Qui si possono ammirare le fascinose collane etniche della “Medea” di Pier Paolo Pasolini indossate da Maria Callas o la corona di Ludwig II di Baviera calzata da Helmut Berger nel film di Luchino Visconti, così come le gemme, gli anelli, i bracciali, le parure, i diademi, le decorazioni più varie utilizzate in film celebri come “La Traviata” di Franco Zeffirelli, “Casanova” di Federico Fellini, “Amadeus” di Milos Forman, “Shakespeare in love” di John Madden, per arrivare fino ai giorni nostri con la “Marie Antoinette” di Sofia Coppola. E poi non mancano i gioielli sfoggiati dalle “mitiche” gemelle Kessler nei balletti di “Studio Uno”, né quelli realizzati per la “Tosca” di Luc Bondy al Metropolitan di New York o per il serial televisivo canadese dedicato ai Borgia (diretto da Neil Jordan). Con ciò abbiamo citato solo alcuni dei veramente innumerevoli spettacoli per cui Lembo, scomparso nel 1987, ha creato a partire dalla fine degli anni ’60 autentici capolavori di altissima manifattura, che hanno dato eccezionale lustro al made in Italy, accompagnando l’intera parabola di Cinecittà e andando oltre nel tempo e nello spazio, fino a conquistare le più importanti mecche cinematografiche del pianeta, Hollywood compresa.

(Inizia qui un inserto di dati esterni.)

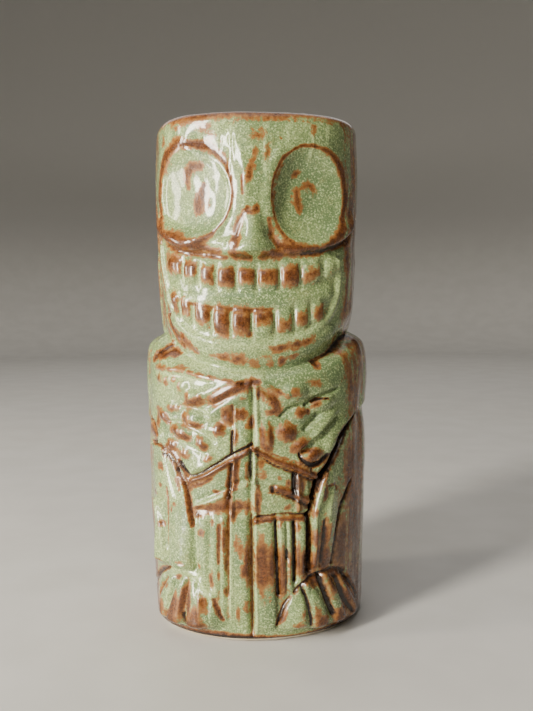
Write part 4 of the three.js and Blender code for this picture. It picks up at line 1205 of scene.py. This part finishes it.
def liner_material():
    m = Nodes("liner_glaze_satin")
    mottle = m.noise(3.0, 4.0, 0.6)
    cloud = m.noise(14, 3.0, 0.5, shift=4.0)
    colour = m.blend(m.span(cloud, 0.3, 0.7), OLIVE, GREEN_DEEP)
    colour = m.blend(m.span(mottle, 0.55, 0.75, 0.0, 0.5), colour, BROWN)
    m.link(colour, m.shader.inputs["Base Color"])
    m.link(m.span(mottle, 0.3, 0.7, 0.16, 0.26), m.shader.inputs["Roughness"])
    m.link(m.bump(mottle, 0.2, 0.4), m.shader.inputs["Normal"])
    return m.material


def clay_material():
    m = Nodes("bare_fired_stoneware")
    grain = m.noise(0.6, 4.0, 0.65)
    cloud = m.noise(9, 3.0, 0.5, shift=2.0)
    colour = m.blend(m.span(cloud, 0.3, 0.7), CLAY, CLAY_PALE)
    colour = m.blend(m.span(grain, 0.6, 0.75, 0.0, 0.6), colour, CLAY_GRIT)
    m.link(colour, m.shader.inputs["Base Color"])
    m.link(m.span(grain, 0.3, 0.7, 0.75, 0.95), m.shader.inputs["Roughness"])
    m.link(m.bump(grain, 0.2, 0.5), m.shader.inputs["Normal"])
    return m.material


def floor_material():
    m = Nodes("pale_floor")
    grain = m.noise(30, 3.0, 0.5)
    colour = m.blend(m.span(grain, 0.3, 0.7), FLOOR_GREY, FLOOR_PALE)
    colour = m.blend(m.layer("wall"), colour, WALL_GREY)
    m.link(colour, m.shader.inputs["Base Color"])
    m.shader.inputs["Roughness"].default_value = 0.6
    return m.material


# ---- The scene ----

def dress(piece, material, node):
    """Gives a piece its material, parents it to the root body and hides the named CAD node."""
    piece.data.materials.append(material)
    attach(piece, "root")
    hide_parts(node)


CAMERA_PLACE = (3.5, -299.0, 116.0)
CAMERA_LOOKS_DOWN = 4.0
CAMERA_ROLL = -0.52
LENS_MM, SENSOR_MM = 40.5, 36.0


def add_camera():
    """In front of the face at the height of the mouth, looking slightly down."""
    data = bpy.data.cameras.new("camera")
    data.sensor_width = SENSOR_MM
    data.lens = LENS_MM
    data.dof.use_dof = False
    camera = bpy.data.objects.new("camera", data)
    tilt = Matrix.Rotation(math.radians(90 - CAMERA_LOOKS_DOWN), 4, "X")
    roll = Matrix.Rotation(math.radians(CAMERA_ROLL), 4, "Z")
    camera.matrix_world = Matrix.Translation(Vector(CAMERA_PLACE) * METRES) @ tilt @ roll
    bpy.context.scene.collection.objects.link(camera)
    bpy.context.scene.camera = camera


WARM_WHITE = (1.0, 0.97, 0.92)
DAYLIGHT = (1.0, 0.94, 0.82)
LATE_SUN = (1.0, 0.91, 0.74)
SOFTBOXES = [  # name, azimuth, elevation, distance, width and height, watts, colour
    ("window", -46, 10.2, 0.9, (0.15, 0.46), 15.5, DAYLIGHT),
    ("side_window", -78, 10.2, 0.9, (0.13, 0.46), 5.8, LATE_SUN),
    ("high_window", -44, 32, 0.9, (0.13, 0.22), 4.6, DAYLIGHT),
    ("front_fill", -12, 35, 1.2, (0.7, 0.5), 1.8, WARM_WHITE),
    ("top", -20, 75, 1.0, (0.7, 0.7), 1.9, WARM_WHITE),
    ("back_fill", -178, 52, 1.3, (1.6, 1.3), 6.5, WARM_WHITE),
]


def add_softbox(name, azimuth, elevation, distance, size, watts, colour):
    """An area light that faces the mug. Azimuth 0 is in front of the face, positive to +X."""
    target = Vector((0, 0, 0.085))
    a, e = math.radians(azimuth), math.radians(elevation)
    spot = target + distance * Vector((math.sin(a) * math.cos(e), -math.cos(a) * math.cos(e),
                                       math.sin(e)))
    data = bpy.data.lights.new(name, "AREA")
    data.shape = "RECTANGLE"
    data.size, data.size_y = size
    data.energy = watts
    data.color = colour
    light = bpy.data.objects.new(name, data)
    light.location = spot
    light.rotation_euler = (target - spot).to_track_quat("-Z", "Y").to_euler()
    bpy.context.scene.collection.objects.link(light)


def add_world():
    world = bpy.data.worlds.new("studio")
    world.use_nodes = True
    background = world.node_tree.nodes["Background"]
    background.inputs["Color"].default_value = (1.0, 0.96, 0.90, 1)
    background.inputs["Strength"].default_value = 0.07
    bpy.context.scene.world = world


def add_floor():
    """A round pale floor under the mug that curves up into a greyer wall all round."""
    flat, bend, rise, spokes, bend_steps = 1.3, 0.5, 1.5, 96, 16
    section = [(0.35, 0.0), (flat, 0.0)]
    for step in range(1, bend_steps + 1):
        turn = math.pi / 2 * step / bend_steps
        section.append((flat + bend * math.sin(turn), bend * (1 - math.cos(turn))))
    section.append((flat + bend, rise))
    verts = [(0.0, 0.0, 0.0)]
    for radius, z in section:
        for k in range(spokes):
            turn = 2 * math.pi * k / spokes
            verts.append((radius * math.cos(turn), radius * math.sin(turn), z))
    faces = [(0, 1 + k, 1 + (k + 1) % spokes) for k in range(spokes)]
    for ring in range(len(section) - 1):
        a, b = 1 + ring * spokes, 1 + (ring + 1) * spokes
        faces += [(a + k, b + k, b + (k + 1) % spokes, a + (k + 1) % spokes) for k in range(spokes)]
    mesh = bpy.data.meshes.new("floor")
    mesh.from_pydata(verts, [], faces)
    mesh.polygons.foreach_set("use_smooth", [True] * len(faces))
    heights = np.array([z for _, _, z in verts])
    wall = mesh.attributes.new("wall", "FLOAT", "POINT")
    wall.data.foreach_set("value", smoothstep(heights, 0, 0.35))
    mesh.materials.append(floor_material())
    floor = bpy.data.objects.new("floor", mesh)
    bpy.context.scene.collection.objects.link(floor)


add_camera()
add_world()
for softbox in SOFTBOXES:
    add_softbox(*softbox)
add_floor()

dress(clay_body(), clay_material(), "clay_body")
dress(outer_glaze(), green_glaze_material(), "outer_glaze")
dress(liner_glaze(), liner_material(), "liner_glaze")
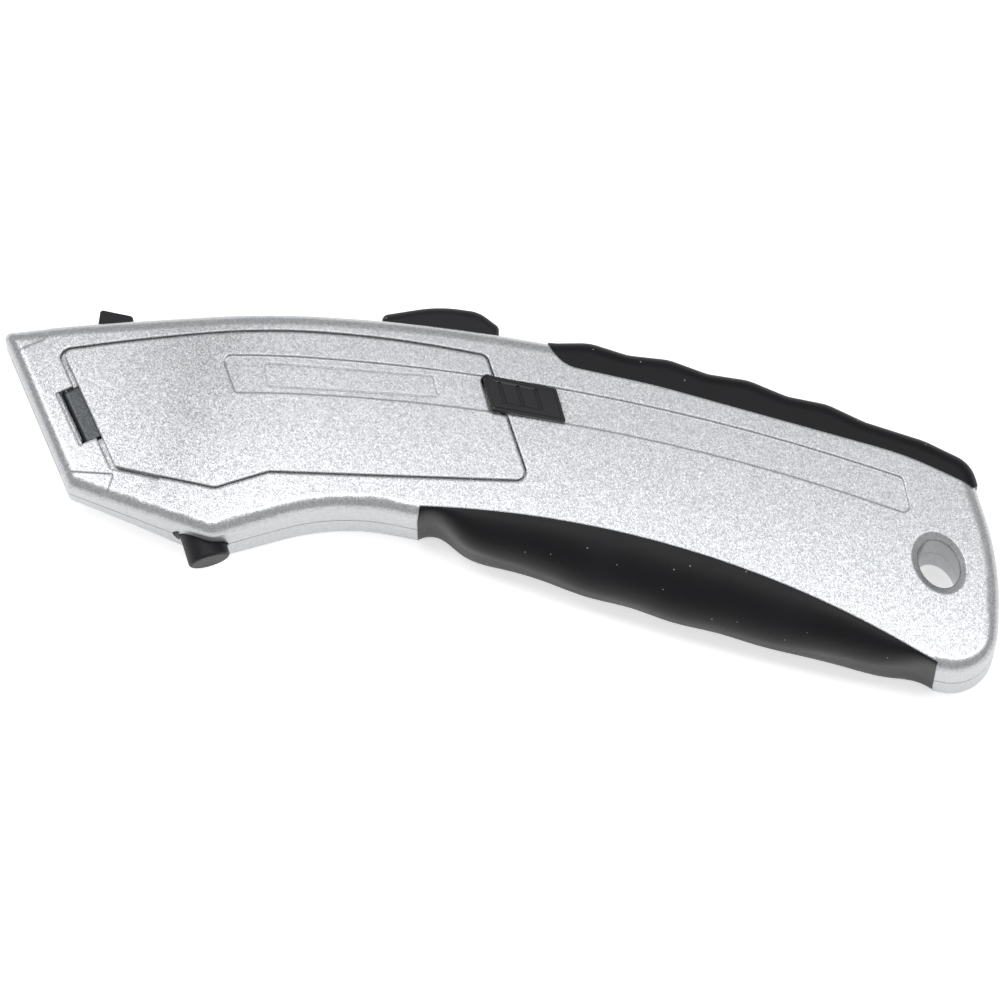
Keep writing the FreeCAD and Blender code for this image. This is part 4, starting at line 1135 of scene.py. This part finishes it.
@dataclass
class Studio:
    """Camera, soft lights and a pale floor."""

    azimuth: float = 13.0
    elevation: float = 75.0
    distance: float = 1.5
    lens: float = 315.8
    floor_half: float = 3.0
    surround: float = 0.55
    floor_glow: float = 0.5

    def build(self) -> None:
        """Builds the studio round the knife."""
        scene = bpy.context.scene
        scene.view_settings.view_transform = "Standard"
        centre = Vector((0.0, 0.0, (DESIGN_BOX[0].z + DESIGN_BOX[1].z) / 2))
        azimuth, elevation = math.radians(self.azimuth), math.radians(self.elevation)
        back = Vector((math.sin(azimuth) * math.cos(elevation), -math.cos(azimuth) * math.cos(elevation),
                       math.sin(elevation)))
        lens = bpy.data.cameras.new("camera")
        lens.lens = self.lens
        lens.clip_start, lens.clip_end = 0.05, 20.0
        camera = bpy.data.objects.new("camera", lens)
        camera.location = centre + back * self.distance
        camera.rotation_euler = (math.pi / 2 - elevation, 0.0, azimuth)
        scene.collection.objects.link(camera)
        scene.camera = camera
        self._surround(scene)
        self._floor()
        self._softbox("overhead", Vector((0.0, 0.20, 0.75)), Vector((0.0, 0.0, 0.0)), (0.6, 0.3), 0.3)
        self._softbox("belly_glow", Vector((0.0, 0.008, 0.20)), Vector((0.0, 0.008, 0.0)), (0.40, 0.04), 0.26)

    def _surround(self, scene: bpy.types.Scene) -> None:
        """A plain pale world.

        Args:
            scene: the scene.
        """
        world = bpy.data.worlds.new("surround")
        world.use_nodes = True
        ground = world.node_tree.nodes["Background"]
        ground.inputs["Color"].default_value = (1.0, 1.0, 1.0, 1.0)
        ground.inputs["Strength"].default_value = self.surround
        scene.world = world

    def _floor(self) -> None:
        """A plain pale floor under the back face."""
        half = self.floor_half
        low = DESIGN_BOX[0].z
        mesh = bpy.data.meshes.new("floor")
        corners = [(-half, -half, low), (half, -half, low), (half, half, low), (-half, half, low)]
        mesh.from_pydata(corners, [], [(0, 1, 2, 3)])
        material = bpy.data.materials.new("pale_floor")
        material.use_nodes = True
        shader = material.node_tree.nodes["Principled BSDF"]
        shader.inputs["Base Color"].default_value = (0.97, 0.97, 0.97, 1.0)
        shader.inputs["Roughness"].default_value = 0.9
        shader.inputs["Emission Color"].default_value = (1.0, 1.0, 1.0, 1.0)
        shader.inputs["Emission Strength"].default_value = self.floor_glow
        new_piece("floor", mesh, material)

    @staticmethod
    def _softbox(name: str, place: Vector, aim: Vector, size: tuple[float, float], power: float) -> None:
        """An oblong soft light.

        Args:
            name: the light's name.
            place: where it stands.
            aim: the point it faces.
            size: its length along X and its width.
            power: its power in watts.
        """
        lamp = bpy.data.lights.new(name, "AREA")
        lamp.shape = "RECTANGLE"
        lamp.size, lamp.size_y = size
        lamp.energy = power
        light = bpy.data.objects.new(name, lamp)
        light.visible_camera = False
        light.location = place
        light.rotation_euler = (aim - place).to_track_quat("-Z", "Y").to_euler()
        bpy.context.scene.collection.objects.link(light)


def main() -> None:
    """Builds the finishes, the pieces and the studio."""
    logging.basicConfig(level=logging.INFO, format="%(name)s: %(message)s")
    finishes = Finishes(Effects())
    hardware = Hardware()
    Castings().build(finishes)
    Grips().build(finishes)
    Controls().build(finishes)
    Works().build(finishes, hardware)
    Studio().build()


if __name__ == "__main__":
    main()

“Jewel House” – così si chiama questo luogo da sogno, che evoca il nome delle sale nella Torre di Londra in cui sono gelosamente custoditi i preziosi della Corona britannica – può ben definirsi un monumento del cinema italiano, avendone segnato la storia e promosso la cultura, i valori, la tradizione, continuando tutt’oggi a tenere alto l’ideale di eccellenza del nostro lavoro.
La raccolta, che si compone di circa 15mila pezzi, ad un certo punto tuttavia ha rischiato di cadere in rovina e disperdersi. Si deve al nuovo proprietario, il costumista Carlo Poggioli, il merito di aver rilevato il “tesoro”, averlo preservato, restaurato e addirittura arricchito con nuovi acquisti. In effetti Poggioli, animato dalla stessa fortissima passione che aveva mosso Lembo, nel 2009 ha deciso di costituire la “Jewel House”, la cui attività consiste nel noleggio e nella produzione di bigiotteria artistica per teatro, opera, cinema, televisione e spettacolo, nonché allestimenti scenici.
Aggiudicandosi la celebre ditta Lembo (negli anni ’80 confluita in L.a.b.a., ex Nino Lembo fondata nella seconda metà degli anni ’60 sulla Circonvallazione Appia 19), egli ha riportato all’antico splendore tutti i gioielli, tra cui i favolosi collier in smalto colorato creati da Pierre Cardin negli anni ’70, ormai introvabili. A dar man forte con Poggioli vi sono anche i colleghi Serafino Pellegrino e Simona Falanga, che possono anche contare sulla perizia straordinaria dell’aiutante storico di Lembo, Giovanni Sorrentino, nonché sulla creatività e savoir faire della giovane Marzia Heusch. Infatti, la maison tuttora continua a sfornare nuove realizzazioni, come nel caso dei gioielli per il nuovo film di Ridley Scott sui misteri del Vaticano (“The portrait”). Alla nuova proprietà va altresì riconosciuto il pregio, oltre che di aver “salvato” un patrimonio culturale (se non monetario) inestimabile, anche di essere determinata ad arricchirlo ulteriormente con nuove acquisizioni: così ai monili egizi, alle corone imperiali dell’antica Roma, ai diademi elisabettiani, si aggiungono di continuo pezzi antichi scovati in qualche mercatino, come spille Decò originali o ventagli ottocenteschi splendenti di strass.
Nino Lembo, attore di varietà, poi capocomico del teatro di rivista e infine “gioielliere”, era nato nel 1913 ad Adnria (Bari) e quasi casualmente aveva cominciato a confezionare costumi di scena e gioielli finti, sino a mettere in piedi una vera e propria attività imprenditoriale insieme alla moglie Eva Serrao, anche lei attrice. Da allora in poi chiunque avesse avuto bisogno, in qualsiasi luogo del pianeta, di gioielli, metalli e gemme veramente falsi, ma perfetti, non aveva che da rivolgersi a lui. Da Fellini a Scola, da Scorsese a Gilliam, tutti ma proprio tutti i cineasti si sono avvalsi della sua perizia.
Insomma, dalla preistoria al futuro fantascientifico, nella “Jewel House” dell’Appio si trova praticamente ogni tesoro per il grande e piccolo schermo, che tramanda nei decenni un sapere raro, un’arte tipicamente italiana – vera o falsa che sia – di cui siamo ancora maestri indiscussi.